Kurt Jung-Alsen, der das Werk be­reits in Halle inszenierte, bewährt sich beim Profilieren der Episoden. Ihnen gibt er in dem sich auf das Notwen­digste konzentrierenden Bühnenbild von Roman Weyl — unterstützt von der Musik Hanns Eislers — jene überzeu­gende Kraft, die man sich für die ge­samte Aufführung gewünscht hätte.

Hansjoachim Hanisch spielt den Ssyssojew breit und kräftig, angesiedelt in seinem etwas behäbigen Naturell, sich aber überwindend zu lebendiger, zu­stoßender Aktivität. Das Aufbegehren dieses Ssyssojew ist wie das Rütteln eines Tieres an seinen Ketten, unbehol­fen anmutend vielleicht, aber voller Energie; sein Erwachen zu bewußtem Denken ist wie das Hervorbrechen ur­menschlichen Sehnens und Begehrens.

Ganz anders Edwin Marian. Er kennt sich genau. Weich und beherrscht, von bestrickender Ungezwungenheit, keck und liebenswürdig spielt er den Ko­saken. Dem Fähnrich verleiht Wilfried Ortmann die Züge eines kaltschnäu­zigen, zynischen und heuchlerischen Despoten.
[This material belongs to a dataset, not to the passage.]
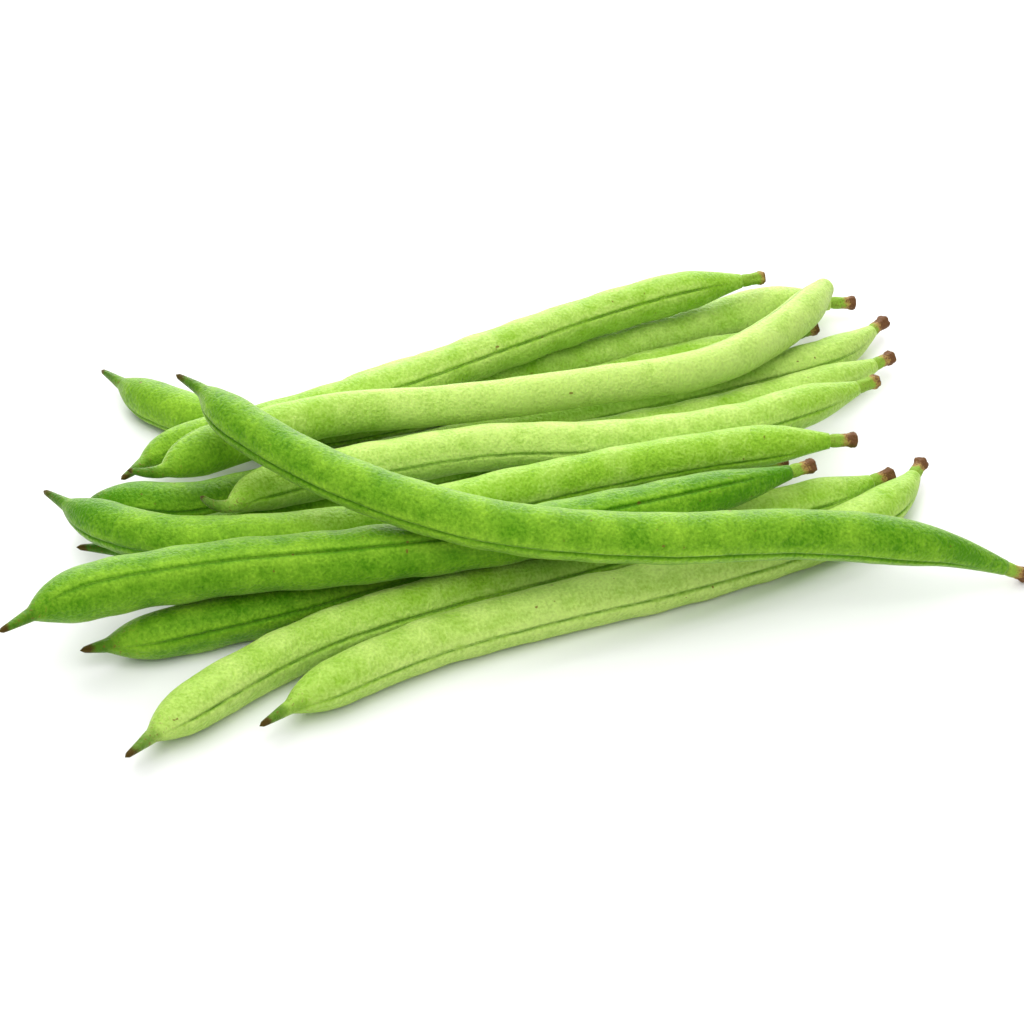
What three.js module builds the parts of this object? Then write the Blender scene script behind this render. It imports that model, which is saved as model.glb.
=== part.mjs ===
// A loose bundle of fresh green beans, laid one on another as they lie on a table.
// Units are millimetres, +Z is up, and the table is the plane z = 0.

import * as THREE from 'three';

// The beak is the thin point at the blossom end, and the neck is the taper at the stalk end.
const BEAK_LENGTH = 6.5;
const BEAK_TIP_RADIUS = 0.4;
const BEAK_ROOT_RADIUS = 1.2;
const SHOULDER_LENGTH = 10;
const NECK_LENGTH = 13;
const NECK_RADIUS = 1.2;
const BROKEN_NECK_RADIUS = 1.7;

// Where the pod's rings lie, as parts of the beak, of the shoulder and of the neck.
const BEAK_RINGS = [0.15, 0.5, 0.9];
const SHOULDER_RINGS = [0.2, 0.5];
const NECK_RINGS = [0.45, 0.75, 1];

// Seeds swell the pod's two broad sides, and a narrow groove marks each of its two seams.
const SEED_PITCH = 10;
const SEED_SWELL = 0.035;
const OVALITY = 0.03;
const SEAM_DEPTH = 0.09;
const GROOVED_FROM = 0.65;
const SEAM_TOLERANCE = 0.1;
const POD_ANGLES = [0, 14, 52, 90, 128, 166, 180, 194, 232, 270, 308, 346];

// The stub of stalk left after picking, with the dried rim of the flower's cup.
const STALK_LENGTH = 4.2;
const STALK_GAP = 0.3;
const STALK_SIDES = 8;
const STALK_PROFILE = [[0, 1.15], [0.4, 1.05], [0.8, 1.3], [1, 1.1]];
const STALK_REACH = 1.3;
const STALK_COLOR = 0x7d6a35;

// How the beans lie: clear of each other, and a little flattened where they meet the table.
const CLEARANCE = 0.3;
const TABLE_FLATTENING = 0.09;
const LAYING_STEP = 2;

const POD_ROUGHNESS = 0.55;
const STALK_ROUGHNESS = 0.85;

// The beans in the order in which they are laid. Each route runs from beak to stalk in plan, and a third
// number is how far the bean's own bend lifts or drops that point. Girth is the radius near the beak,
// in the middle and near the stalk. Seam is the angle of the front seam above level, at beak and stalk.
// A bean whose beak or neck is unlike the others' gives its own length, and one broke off without a stub.
const BEANS = [
  {
    name: 'back_low', color: 0x8fbf4a, girth: [3.6, 3.7, 3.5], seam: [19, 19],
    route: [[-40, 28], [-29, 31.5], [-5, 44], [23, 59.2], [34, 65.5], [41.5, 70]],
  },
  {
    name: 'back_deep', color: 0x5fa828, girth: [3.9, 3.9, 3.8], seam: [-19, -19],
    route: [[-75, 39], [-66, 30], [-56, 23.5], [-42, 19.5], [-17, 26.5],
      [6, 39], [30, 51.5], [51, 61.5], [65, 62.3]],
  },
  {
    name: 'floor_rear', color: 0x86c044, girth: [3.9, 3.5, 3.5], seam: [19, 19], beak: 4.5,
    route: [[-74, -8], [-71.5, -3.5], [-64, -2.5], [-56, -3.2], [-35, 5.5], [-12, 14.5],
      [14, 25], [39, 35], [60, 45.5], [70, 56.5]],
  },
  {
    name: 'floor_middle', color: 0x5a9e2c, girth: [3.8, 3.8, 3.6], seam: [19, 19],
    route: [[-73, -15], [-58, -15], [-37, -5.5], [-12, 5.5], [12, 15.5], [37, 24.5], [58, 35], [70, 43.7]],
  },
  {
    name: 'floor_young', color: 0x7ab63c, girth: [3.2, 3.4, 3.2], seam: [19, 19],
    route: [[-4, 24.5], [9, 31.5], [20, 37.2], [30, 42], [46, 48.3], [57, 54.5]],
  },
  {
    name: 'floor_hidden', color: 0x67a832, girth: [3.8, 3.9, 3.6], seam: [19, 19],
    route: [[-44, -19], [-20, -12], [0, -5], [15, 0], [35, 5.5], [48, 10.5]],
  },
  {
    name: 'floor_shaded', color: 0x6bb034, girth: [4.0, 4.1, 4.0], seam: [19, 19], beak: 4.5,
    route: [[-69, -43], [-57, -39], [-38, -31.8], [-20, -23.4], [-4, -16], [8, -11]],
  },
  {
    name: 'front_second', color: 0x83c244, girth: [4.0, 4.1, 3.8], seam: [19, 19],
    route: [[-59, -69], [-51, -58.3], [-33, -41.6], [-12, -30], [12, -20], [34, -10], [54, -1], [66, 6]],
  },
  {
    name: 'front_first', color: 0x83c444, girth: [3.9, 4.2, 3.8], seam: [10, 10],
    route: [[-39, -61.8], [-31, -53.8], [-14, -41.8], [6, -32.8], [27, -24.8],
      [47, -15.4], [60, -7.2], [67, 0.8], [71.5, 9.5]],
  },
  {
    name: 'back_top', color: 0x8cc84a, girth: [3.7, 3.9, 3.7], seam: [30, 30],
    route: [[-67, 0.5], [-60, 9.5], [-41, 12.8, 4], [-20, 21, 6.7], [-2, 33, 7],
      [16, 45, 7], [32, 52.8, 7.5], [47, 59, 7]],
  },
  {
    name: 'upper_front', color: 0x6db638, girth: [4.5, 4.5, 3.6], seam: [52, 52], neck: 18,
    route: [[-80, -50], [-70, -41], [-49, -34], [-25, -30], [-2, -25], [20, -17.3], [38, -10.3], [51, -4]],
  },
  {
    name: 'upper_middle', color: 0x92cc50, girth: [3.9, 3.9, 3.7], seam: [12, 12],
    route: [[-52, -12], [-48, -15], [-42, -10], [-24, -2.5], [-4, 3.5],
      [17, 5.3], [38, 10.8], [52, 18], [65, 26]],
  },
  {
    name: 'upper_left', color: 0x78bc3c, girth: [3.9, 3.9, 3.5], seam: [-5, -5],
    route: [[-79, -7], [-70, -15], [-60, -20.5], [-48, -22], [-24, -19],
      [0, -10], [23, -2.5], [44, 2.3], [59, 3.5]],
  },
  {
    name: 'upper_rear', color: 0x9ccf5e, girth: [4.0, 3.3, 3.5], seam: [-60, -60], broken: true,
    route: [[-64, -10.5], [-59, -10.8], [-53, -5], [-33, 7.6], [-9, 13.4],
      [14, 20.4], [36, 28.8], [51, 44.7], [59, 59]],
  },
  {
    name: 'across_top', color: 0x66b22c, girth: [3.7, 4.1, 4.0], seam: [0, -20], neck: 26,
    route: [[-56, -0.5], [-51, -4.5], [-45, -11.5], [-28, -23.5], [-4, -31.7], [22, -31],
      [48, -26, 0.5], [70, -22.7, -1.7], [86, -19.7, -7.5]],
  },
];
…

Harry Hindemith gibt den Kommissar zielklar und korrekt, mit geradezu bewundernswürdiger Einfach­heit und Schlichtheit. Ebenso sicher und kraftvoll ist Franz Kutschera als Budjonny, warm und voller Gemüt, ver­schmitzt und guter Laune, ein erfahre­ner Revolutionär. Auch Albert Garbe als Brückenkämpfer strahlt die über­legene Ruhe jener Krieger aus, die sich der Gerechtigkeit ihrer Sache zu­tiefst bewußt sind. Diese Ruhe finden wir auch bei dem ursprünglichen und etwas schnoddrigen Kämpfer Rolf Lud­wigs. In weiteren Rollen bewähren sich Herbert Grünbaum, Armin Mueller-Stahl, Steffie Spira, Harry Riebauer, Peter Marx und Gerry Wolf.